The vast majority of senior civil servants are not incompetent. Far from it – they have been spawned by the best schools and universities in the land, and as such, they are the public sector’s elite – but bureaucracy begets bureaucracy, and UK Plc is not getting the best out of some of these talented individuals.

Let’s step back and look at the bigger picture. One can think of government as the engine of policy development, the gearbox being the interface between ministers and permanent secretaries. The Civil Service is the drive shaft that delivers power to the wheels, the service-delivering public sector. Where the tyres meet the road is the interface between the vehicle of government and the citizens.

Progress depends upon how power is delivered. Pick the wrong gear via a poor relationship between ministers and permanent secretaries, and the engine stalls. Fail to take account of the road conditions – citizens’ expectations of public services – and the tyres will not grip.

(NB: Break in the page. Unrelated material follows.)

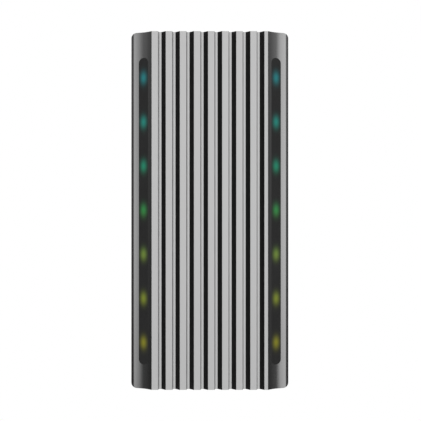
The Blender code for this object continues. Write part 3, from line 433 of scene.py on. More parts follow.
def along_z(a, b, c):
    return (a, b, c)


def new_object(name, data):
    made = bpy.data.objects.new(name, data)
    bpy.context.scene.collection.objects.link(made)
    return made


def to_object(name, builder):
    """An object in the scene from a mesh builder, which is used up."""
    bmesh.ops.recalc_face_normals(builder, faces=builder.faces)
    mesh = bpy.data.meshes.new(name)
    builder.to_mesh(mesh)
    builder.free()
    mesh.shade_smooth()
    return new_object(name, mesh)


def add_prism(builder, outline, low, high, place):
    """Adds a closed outline swept straight from low to high, with both ends capped."""
    first = [builder.verts.new(place(a, b, low)) for a, b in outline]
    last = [builder.verts.new(place(a, b, high)) for a, b in outline]
    builder.faces.new(first)
    builder.faces.new(last)
    for i in range(len(outline)):
        j = (i + 1) % len(outline)
        builder.faces.new((first[i], first[j], last[j], last[i]))


def sweep(name, outline, low, high, place=along_z):
    """A closed outline swept straight from low to high."""
    builder = bmesh.new()
    add_prism(builder, outline, low, high, place)
    return to_object(name, builder)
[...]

The Government’s problem is that it’s actually quite remote from the service-receiving customer but it takes the rap when things go wrong. Ministers’ attempts to understand the fiendishly complex public sector, and then rectify the problems, leaves them as confused as a whirling dervish on speed. They then default to an array of external consultants (costing a staggering £7.2bn in the three years to 2007), which is culturally damaging.

With the consultancy spend now under threat, there’s an opportunity for civil servants to prove their worth and step up to the plate. But first, a salutary jolt to the system is required or, more specifically, a Civil Service cultural revolution to unleash the latent talent.

This is notoriously hard to achieve in practice, given the scale and diversity of the Civil Service, let alone the public sector as a whole. Cultural change, the constant process of re-evaluation, regrouping and letting go, requires a shift in the assumptions that guide behaviour, in respect of what each individual can and cannot do, and what is expected of them. Once assumptions and behaviour change at the top, individuals will develop a sense of empowerment and liberation, which will cascade down the hierarchy, with more discretion being given to those who have earned it.

But where to start? The key relationship that determines the effectiveness of policy implementation – and effective government – is between minister and permanent secretary. It is here that the seeds of Civil Service cultural change must be sown. A strong rapport is essential. Crucially, ministers should acknowledge to permanent secretaries that the public sector is very different to the private sector: it cannot choose its customer base and benefit from the 80:20 rule by ignoring the most demanding 20%. Ministers should also recognise that there are significant behavioural differences between the two sectors. Private-sector employees are motivated by the pursuit of mammon, with readily quantifiable targets, whereas civil servants are driven more by an ethos of public service.

The quid pro quo is that senior civil servants should embrace innovation and cross-departmental collaboration, currently constrained by the fear of failure and petty rivalry. They should recruit experts with a proven track record of major project delivery in the private sector, while standing on a ‘burning platform’. They must be prepared to pay meaningful bonuses to those who catalyse transformational, not incremental, change. While remaining astutely apolitical, permanent secretaries should be high-profile public figures, on a par with FTSE 100 company leaders, open to scrutiny; their opaque, mandarin image really belongs to another era.

When it comes to policy execution, civil servants’ attention should be focused on how to influence the behaviour of those being regulated – the citizens – because how they react to legislation will determine whether policies succeed or fail.

And, of course, ministers and permanent secretaries will do well not to forget the tyranny of the media, which focuses on negative stories and feeds in the trough of the aggrieved, usually found in the last 20% of the ‘customer experience’. But perhaps the most dramatic step the Civil Service could take would be to overcome its Canute-like stance, and recognise reality by acknowledging that it needs to shrink dramatically to be more effective. It needs to do this before the next administration gets there first, impelled as much by economic reality as by political philosophy.